- 2013年4月24日
- [国際事務局発表ニュース]
- 国・地域:ポーランド
- トピック:強制立ち退き
強制立ち退きで子ども35人がホームレスになる。© Tomasz Grzyb
ポーランドに住むロマコミュニティが、国際人権法に著しく違反する立ち退きやホームレスの危機に瀕している。
ポーランドではまれなケースだが、同国西部ヴロツワフ市が、市有地にある非公認居住区から約60人のルーマニア系ロマの人びとに対して代替居住区を提供することもなく強制的に追い出そうとしている。
60人にもおよぶ強制退去は、政府には人権を守る義務が明らかにあるだけに、実に受け入れがたい対応である。
60人のうち35人は子どもで、彼らがホームレスになる前に新たな住居を提供すべきである。
3月26日、この居住者たちは14日以内に退去するよう通知を受け取ったが、市当局は新たな住居に関して彼らと協議を一度もしていない。
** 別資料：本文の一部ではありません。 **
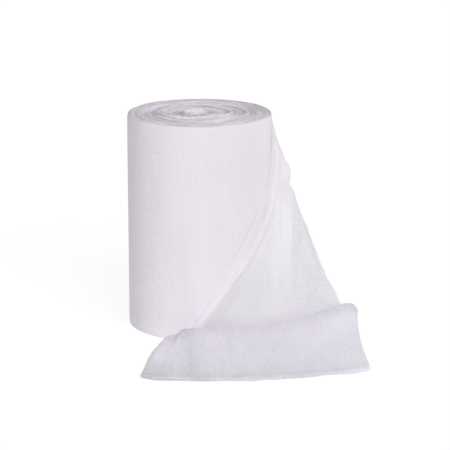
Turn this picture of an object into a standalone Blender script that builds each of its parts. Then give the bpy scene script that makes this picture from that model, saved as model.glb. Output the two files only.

もし当局が適切な代替住居の提供や協議をしなかった場合、この立ち退きは国際人権法および基準に違反することになる。
アムネスティ・インターナショナルはヴロツワフ市政に対して強制退去を中止するよう要求する文書を送った。しかし、何の反応もなく、数週間以内に執行されるのではないかと懸念している。
カミエンスキエゴ通り沿いのこのコミュニティは、ヴロツワフ市の別の場所から追い出されて以来、3年間当地区で生活している。彼らには、公衆衛生や教育のサービスが受けられない。唯一の支援は現地のNGOからのもので、青少年の活動や子どもたちのための教室である。
退去命令は4月8日の国際ロマ・デイの直前に通達された。アムネスティが欧州連合 (EU) に、おびただしい数のロマの人びとを貧困、悲惨な生活環境、そして相次ぐ強制立ち退きに追いやるヨーロッパ全域の人種差別を止めるように要請しているときだった。
EUの一員であるポーランドがこのようないじめの戦術を使うのはひどすぎる。
大多数の同国のロマの人びとはポーランド国籍であるが、この国にあってカミエンスキエゴ通りは、極めて希な非公認ロマ居住区の一つである。